# Data excerpts:
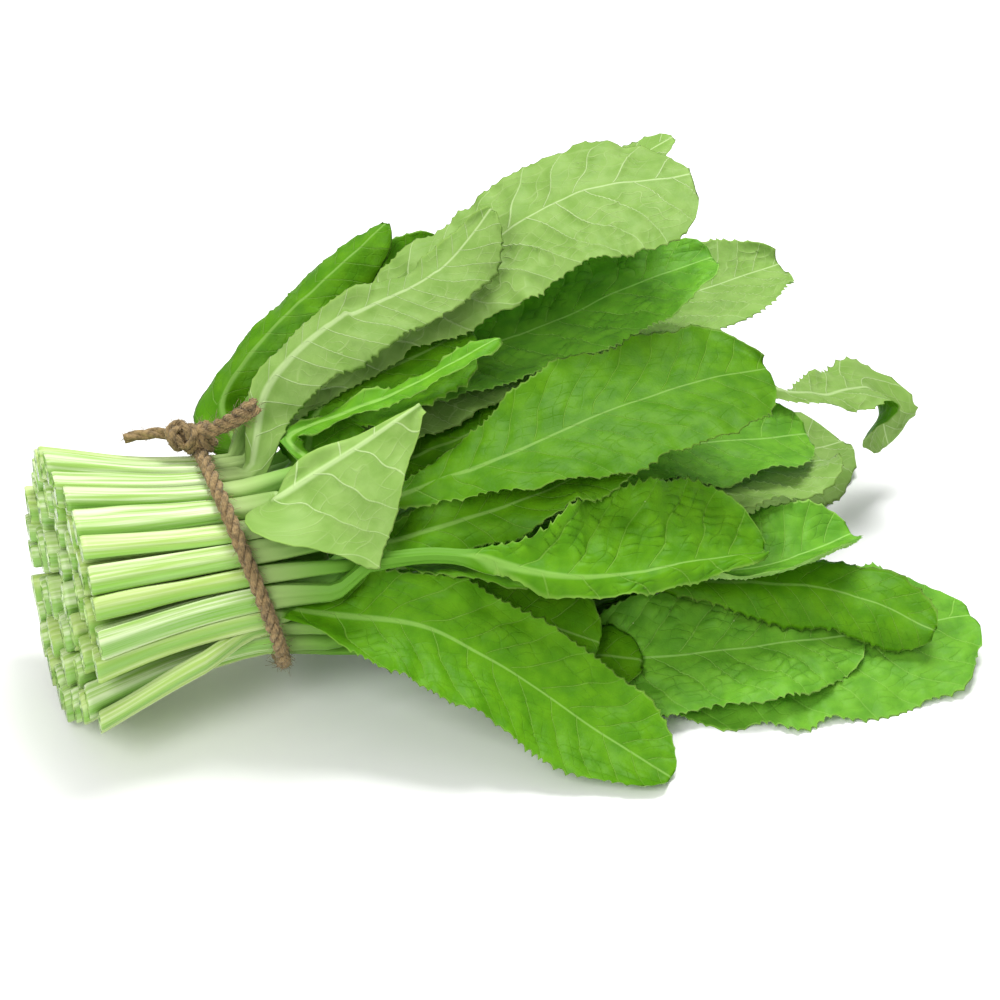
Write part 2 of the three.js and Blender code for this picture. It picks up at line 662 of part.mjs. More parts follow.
async function cordMesh(material) {
  const wasm = await Module();
  wasm.setup();
  const ring = cordRing();
  const vectors = (rows) => rows.map((r) => new THREE.Vector3(...r));
  const knot = wasm.Manifold.sphere(1, 12).scale(KNOT_HALF).rotate([0, -12, 8]).translate(KNOT);
  const whole = tube(wasm, ring, ring.map(() => CORD_RADIUS), 8, true)
    .add(knot)
    .add(tube(wasm, vectors(TAIL_LEFT), [2.4, 2.2, 2, 1.6], 6, false))
    .add(tube(wasm, vectors(TAIL_RIGHT), [2.8, 3, 3.2, 3.4], 6, false));
  const { vertProperties, triVerts } = whole.getMesh();
  const geometry = new THREE.BufferGeometry();
  const spots = Array.from(vertProperties, (v, i) => v - FOOTPRINT.getComponent(i % 3));
  geometry.setAttribute("position", new THREE.Float32BufferAttribute(spots, 3));
  geometry.setIndex(Array.from(triVerts));
  geometry.computeVertexNormals();
  const mesh = new THREE.Mesh(geometry, material);
  mesh.name = "jute_tie";
  return mesh;
}

// What a leaf has unless it says otherwise
const LEAF = {
  rows: 12, columns: 3, free: 26, rise: 0, shoulder: 0.55, narrow: BASE_WIDTH, sides: [1, 1],
  tip: TIP_FROM, point: 0,
};

const stalks = packStalks();
const draw = seeded(23);
const leaves = stalks.map((stalk) => {
  const placed = PLACED.find((l) => l.ring === stalk.ring && l.slot === stalk.slot);
  const leaf = { ...LEAF, ...(placed ?? otherLeaf(stalk, draw)), stalk };
  leaf.phase = 2 * Math.PI * draw();
  leaf.beat = 2 + draw();
  return leaf;
});
leaves.sort((a, b) => a.stalk.q + a.rise - b.stalk.q - b.rise);

const blade = new THREE.MeshStandardMaterial({ color: 0x5f9e2e, roughness: 0.55 });
const group = new THREE.Group();
group.name = "mustard_greens_bunch";
for (const leaf of leaves) {
  leafSheets(leaf);
  layDown(leaf);
  group.add(leafMesh(leaf, blade));
}
group.add(await cordMesh(new THREE.MeshStandardMaterial({ color: 0x8a6a48, roughness: 0.9 })));

export default group;
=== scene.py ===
import math

import bpy
import numpy as np
from bpy.props import FloatProperty, PointerProperty
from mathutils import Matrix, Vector


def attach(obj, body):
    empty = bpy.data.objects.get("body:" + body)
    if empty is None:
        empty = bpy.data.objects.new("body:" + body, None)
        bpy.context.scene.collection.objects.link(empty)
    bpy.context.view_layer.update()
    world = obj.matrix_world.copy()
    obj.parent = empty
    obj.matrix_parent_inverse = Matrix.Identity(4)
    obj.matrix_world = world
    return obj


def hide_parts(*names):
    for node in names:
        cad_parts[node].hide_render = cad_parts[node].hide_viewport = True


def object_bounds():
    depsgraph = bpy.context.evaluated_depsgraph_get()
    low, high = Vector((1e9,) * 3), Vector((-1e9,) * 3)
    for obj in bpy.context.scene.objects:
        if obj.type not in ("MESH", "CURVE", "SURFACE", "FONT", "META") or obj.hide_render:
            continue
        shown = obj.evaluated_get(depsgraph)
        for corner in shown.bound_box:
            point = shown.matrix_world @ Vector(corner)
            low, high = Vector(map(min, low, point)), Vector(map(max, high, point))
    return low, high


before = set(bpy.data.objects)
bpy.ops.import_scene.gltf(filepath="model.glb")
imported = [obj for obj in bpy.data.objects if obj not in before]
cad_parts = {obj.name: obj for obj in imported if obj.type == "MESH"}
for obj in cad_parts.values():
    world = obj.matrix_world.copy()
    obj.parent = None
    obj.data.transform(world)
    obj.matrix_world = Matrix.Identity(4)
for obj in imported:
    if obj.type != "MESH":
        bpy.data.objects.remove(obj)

CAD_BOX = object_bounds()

bl_info = {
    "name": "Mustard greens bunch",
    "version": (1, 0, 0),
    "blender": (4, 5, 0),
    "location": "View3D > Sidebar > Greens",
    "description": "Builds a tied bunch of mustard greens: leafy stems, jute cord and stage",
    "category": "Object",
}

# Lengths in this file are millimetres in the bunch's own frame; meshes are written in metres
MM = 0.001

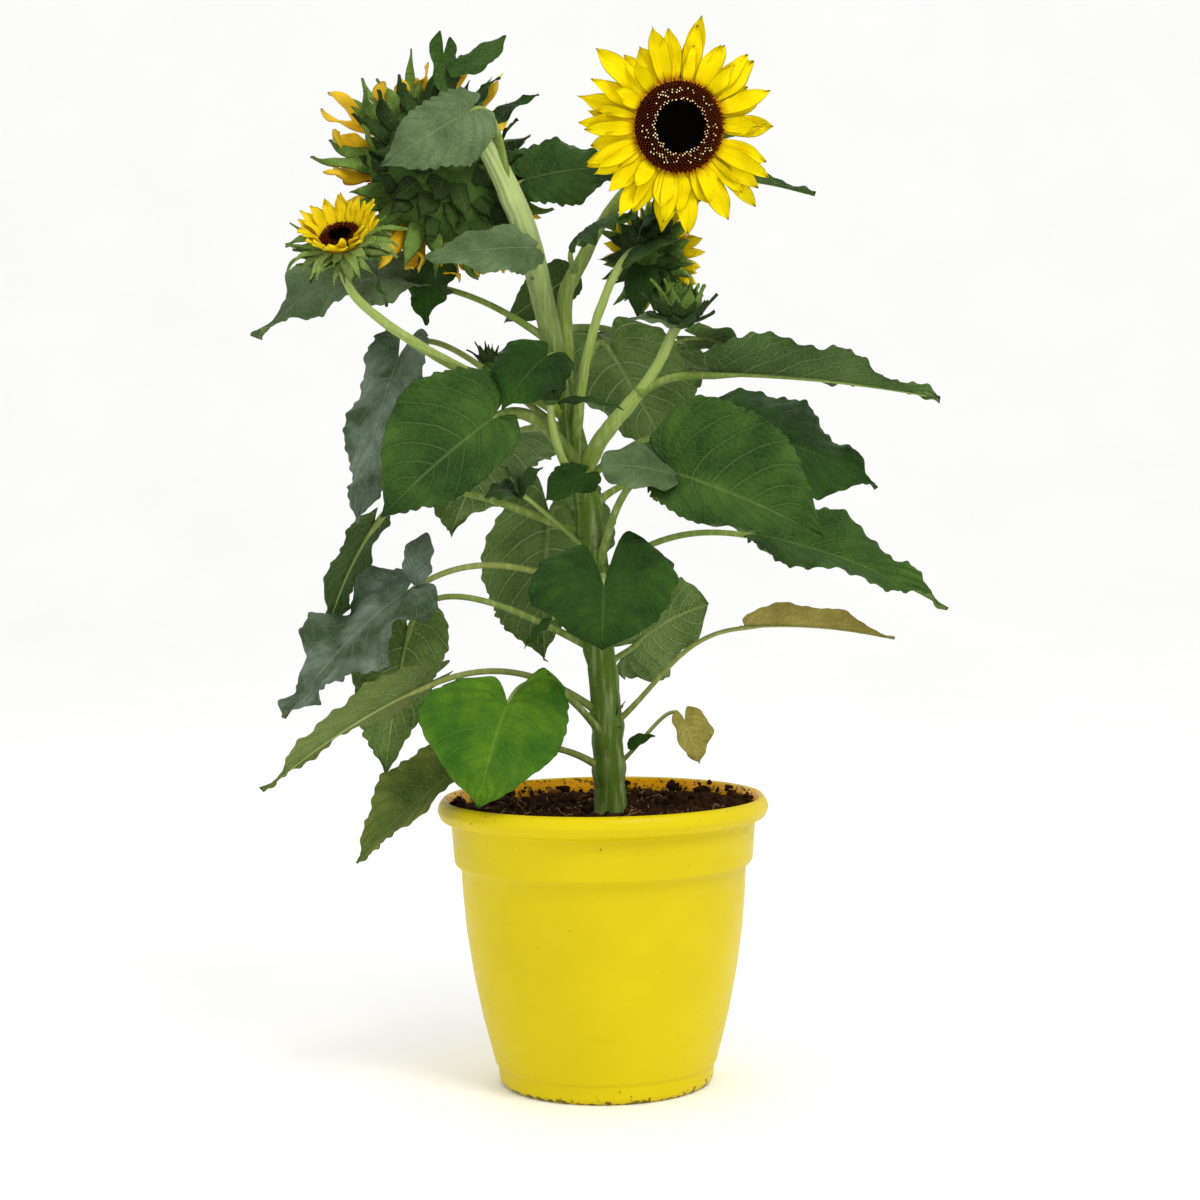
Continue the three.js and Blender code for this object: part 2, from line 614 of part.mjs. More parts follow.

# Instructions to follow:
In the listing above, locate the line containing "const blade = new" and the line containing "cad_parts[node].hide_render = cad_parts[node].hide_viewport". Transcribe those two lines and everything between them, exactly as written.

# Worked answer:
const blade = new THREE.MeshStandardMaterial({ color: 0x5f9e2e, roughness: 0.55 });
const group = new THREE.Group();
group.name = "mustard_greens_bunch";
for (const leaf of leaves) {
  leafSheets(leaf);
  layDown(leaf);
  group.add(leafMesh(leaf, blade));
}
group.add(await cordMesh(new THREE.MeshStandardMaterial({ color: 0x8a6a48, roughness: 0.9 })));

export default group;
=== scene.py ===
import math

import bpy
import numpy as np
from bpy.props import FloatProperty, PointerProperty
from mathutils import Matrix, Vector


def attach(obj, body):
    empty = bpy.data.objects.get("body:" + body)
    if empty is None:
        empty = bpy.data.objects.new("body:" + body, None)
        bpy.context.scene.collection.objects.link(empty)
    bpy.context.view_layer.update()
    world = obj.matrix_world.copy()
    obj.parent = empty
    obj.matrix_parent_inverse = Matrix.Identity(4)
    obj.matrix_world = world
    return obj


def hide_parts(*names):
    for node in names:
        cad_parts[node].hide_render = cad_parts[node].hide_viewport = True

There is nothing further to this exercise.